%%

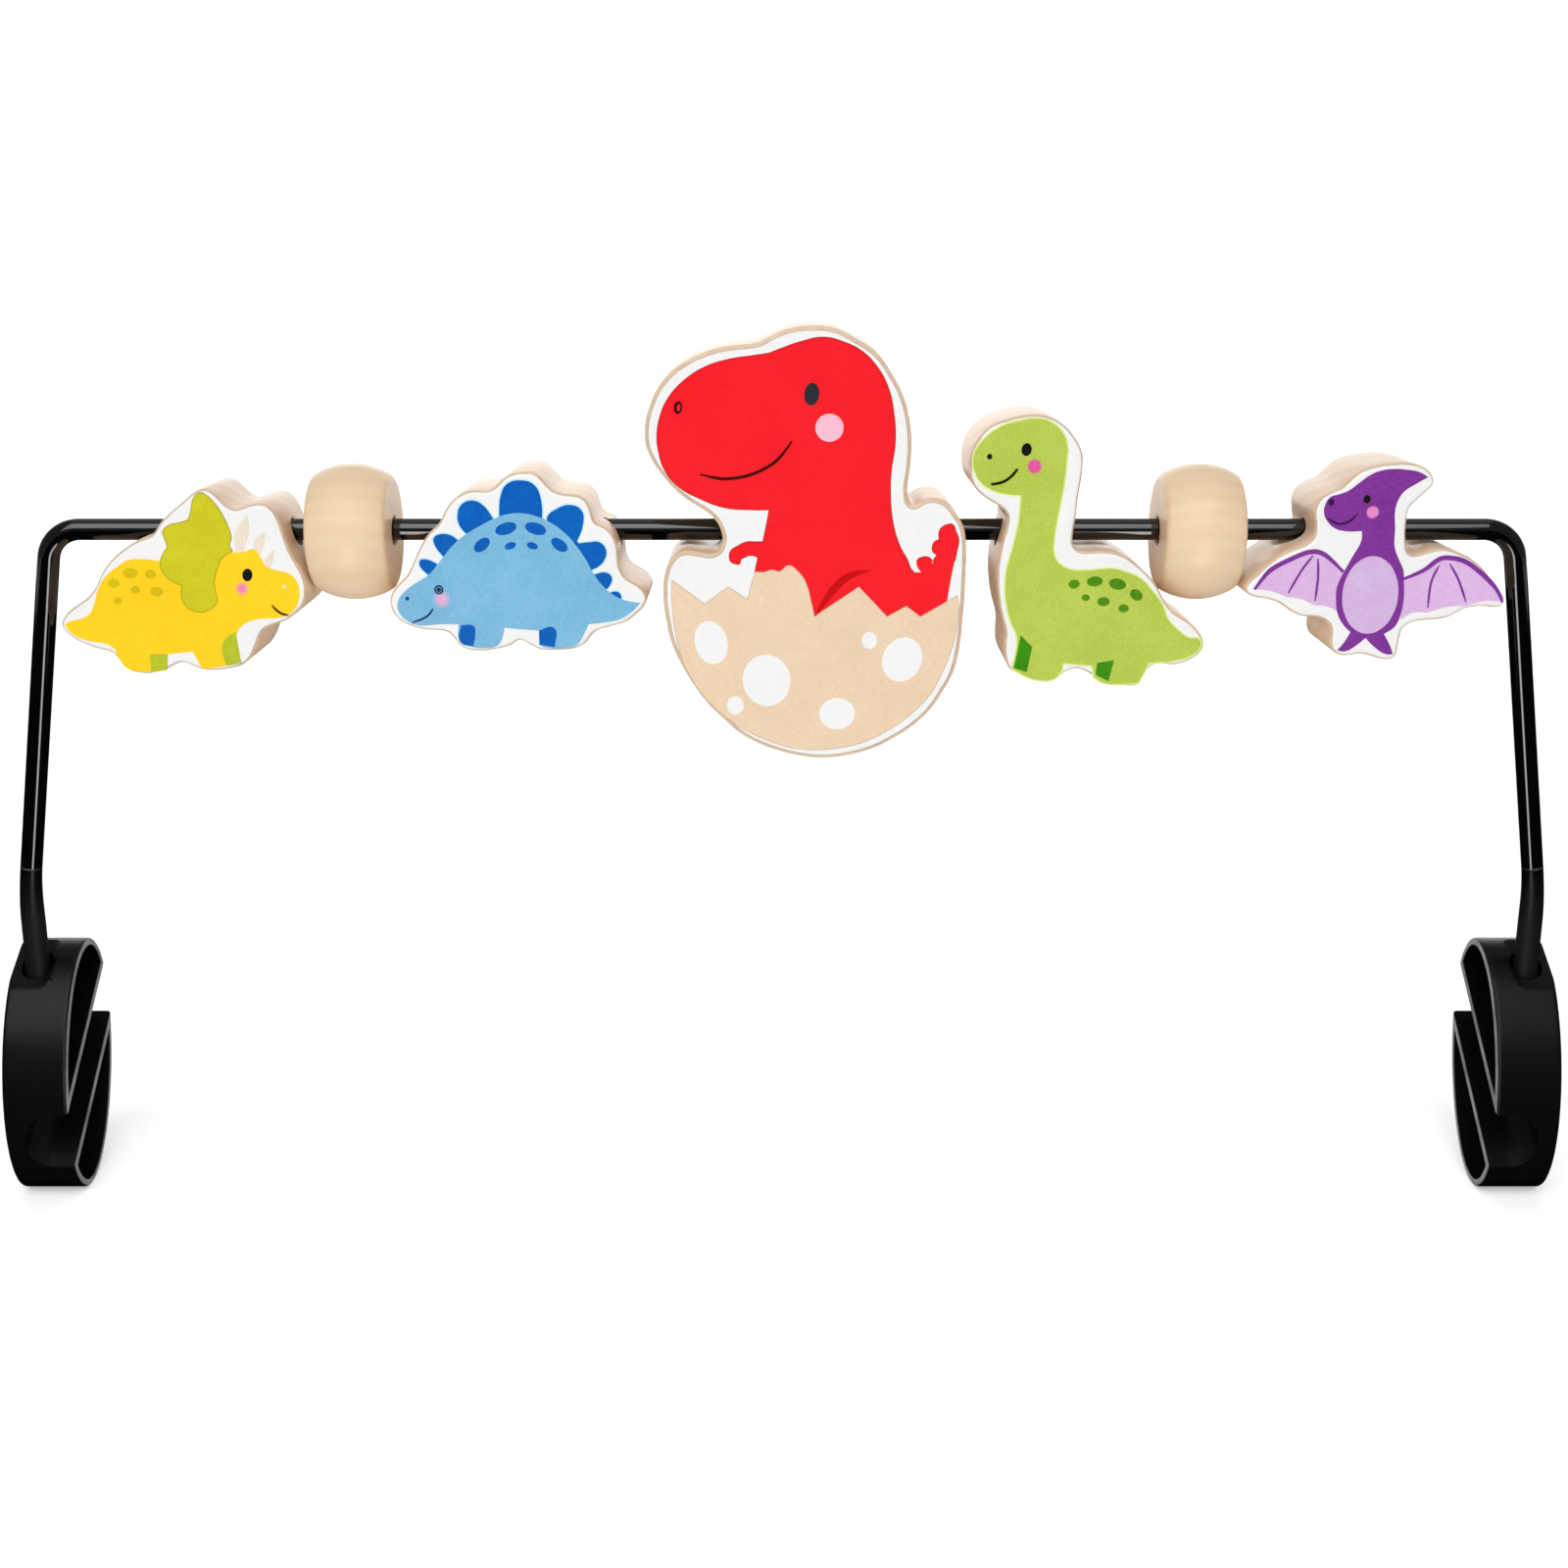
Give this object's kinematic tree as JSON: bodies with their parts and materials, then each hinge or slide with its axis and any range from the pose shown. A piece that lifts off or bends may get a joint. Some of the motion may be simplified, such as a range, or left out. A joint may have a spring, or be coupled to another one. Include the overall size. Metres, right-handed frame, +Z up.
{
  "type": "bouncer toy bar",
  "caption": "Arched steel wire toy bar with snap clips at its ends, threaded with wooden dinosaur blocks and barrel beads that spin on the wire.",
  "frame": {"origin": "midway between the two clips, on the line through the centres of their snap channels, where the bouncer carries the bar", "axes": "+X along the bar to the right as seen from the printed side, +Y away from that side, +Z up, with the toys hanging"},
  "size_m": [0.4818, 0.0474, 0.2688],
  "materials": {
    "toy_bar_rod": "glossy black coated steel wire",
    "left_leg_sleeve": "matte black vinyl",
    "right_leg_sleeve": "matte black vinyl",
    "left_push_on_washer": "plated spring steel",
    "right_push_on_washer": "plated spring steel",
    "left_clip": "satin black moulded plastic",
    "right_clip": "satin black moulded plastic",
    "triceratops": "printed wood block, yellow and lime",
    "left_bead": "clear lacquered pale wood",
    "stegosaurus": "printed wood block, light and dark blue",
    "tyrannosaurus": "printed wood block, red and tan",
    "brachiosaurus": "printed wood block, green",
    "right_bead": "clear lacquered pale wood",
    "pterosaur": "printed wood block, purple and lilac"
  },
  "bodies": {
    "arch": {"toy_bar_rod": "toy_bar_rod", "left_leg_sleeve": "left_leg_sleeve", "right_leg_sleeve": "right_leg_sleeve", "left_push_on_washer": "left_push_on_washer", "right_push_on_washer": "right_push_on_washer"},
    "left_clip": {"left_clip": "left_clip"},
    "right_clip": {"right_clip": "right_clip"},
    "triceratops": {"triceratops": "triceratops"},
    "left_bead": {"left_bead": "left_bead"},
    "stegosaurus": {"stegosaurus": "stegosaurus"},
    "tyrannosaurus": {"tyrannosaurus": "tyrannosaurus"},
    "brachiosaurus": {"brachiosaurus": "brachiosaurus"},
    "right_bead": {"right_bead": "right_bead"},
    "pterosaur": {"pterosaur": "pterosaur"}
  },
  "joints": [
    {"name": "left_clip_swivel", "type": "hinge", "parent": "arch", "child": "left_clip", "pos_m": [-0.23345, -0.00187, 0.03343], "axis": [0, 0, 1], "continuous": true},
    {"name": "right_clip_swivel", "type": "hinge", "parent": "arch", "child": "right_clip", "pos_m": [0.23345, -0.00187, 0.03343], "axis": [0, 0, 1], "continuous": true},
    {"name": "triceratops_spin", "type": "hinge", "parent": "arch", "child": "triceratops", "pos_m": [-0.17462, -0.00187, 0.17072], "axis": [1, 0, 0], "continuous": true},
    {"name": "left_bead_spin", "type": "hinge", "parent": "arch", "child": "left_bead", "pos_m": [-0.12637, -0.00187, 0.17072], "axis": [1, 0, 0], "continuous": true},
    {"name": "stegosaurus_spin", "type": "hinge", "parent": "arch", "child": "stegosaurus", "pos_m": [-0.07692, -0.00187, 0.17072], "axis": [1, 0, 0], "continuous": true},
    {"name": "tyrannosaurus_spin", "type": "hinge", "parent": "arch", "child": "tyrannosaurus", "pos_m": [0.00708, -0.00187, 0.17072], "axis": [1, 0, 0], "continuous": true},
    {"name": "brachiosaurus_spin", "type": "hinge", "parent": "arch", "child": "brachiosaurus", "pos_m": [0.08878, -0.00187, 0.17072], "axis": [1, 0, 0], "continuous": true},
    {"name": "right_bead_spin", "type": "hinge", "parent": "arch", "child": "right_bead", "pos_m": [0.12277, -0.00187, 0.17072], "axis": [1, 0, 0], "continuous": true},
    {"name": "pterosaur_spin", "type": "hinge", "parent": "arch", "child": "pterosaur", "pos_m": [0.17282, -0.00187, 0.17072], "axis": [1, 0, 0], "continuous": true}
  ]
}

%%
%%

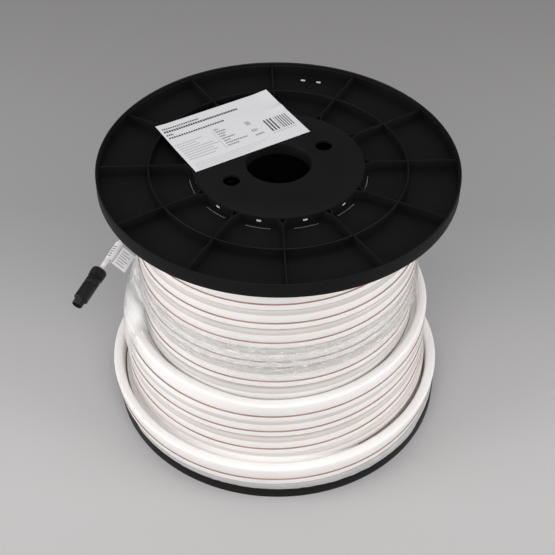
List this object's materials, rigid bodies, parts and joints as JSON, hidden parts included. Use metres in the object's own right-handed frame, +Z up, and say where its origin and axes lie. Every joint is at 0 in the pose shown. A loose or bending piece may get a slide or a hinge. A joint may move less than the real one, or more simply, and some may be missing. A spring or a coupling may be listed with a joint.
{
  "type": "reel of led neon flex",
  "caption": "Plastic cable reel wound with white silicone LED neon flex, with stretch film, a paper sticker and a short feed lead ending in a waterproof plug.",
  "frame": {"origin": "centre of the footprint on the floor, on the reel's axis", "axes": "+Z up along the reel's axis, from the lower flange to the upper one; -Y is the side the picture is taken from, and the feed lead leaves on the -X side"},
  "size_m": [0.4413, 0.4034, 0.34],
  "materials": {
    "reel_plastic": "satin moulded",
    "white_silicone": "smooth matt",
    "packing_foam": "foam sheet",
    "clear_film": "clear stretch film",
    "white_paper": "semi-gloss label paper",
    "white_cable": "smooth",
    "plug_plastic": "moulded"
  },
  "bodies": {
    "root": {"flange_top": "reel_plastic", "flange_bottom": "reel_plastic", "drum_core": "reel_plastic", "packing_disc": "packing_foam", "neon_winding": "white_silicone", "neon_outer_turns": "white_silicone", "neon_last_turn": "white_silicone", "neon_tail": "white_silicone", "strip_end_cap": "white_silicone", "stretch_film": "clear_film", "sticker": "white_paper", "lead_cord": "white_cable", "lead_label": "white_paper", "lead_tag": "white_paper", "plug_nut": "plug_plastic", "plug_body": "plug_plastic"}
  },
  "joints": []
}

%%

Written task: Return the lines of the records that include the string "JSON".

Problem solution:
Give this object's kinematic tree as JSON: bodies with their parts and materials, then each hinge or slide with its axis and any range from the pose shown. A piece that lifts off or bends may get a joint. Some of the motion may be simplified, such as a range, or left out. A joint may have a spring, or be coupled to another one. Include the overall size. Metres, right-handed frame, +Z up.
List this object's materials, rigid bodies, parts and joints as JSON, hidden parts included. Use metres in the object's own right-handed frame, +Z up, and say where its origin and axes lie. Every joint is at 0 in the pose shown. A loose or bending piece may get a slide or a hinge. A joint may move less than the real one, or more simply, and some may be missing. A spring or a coupling may be listed with a joint.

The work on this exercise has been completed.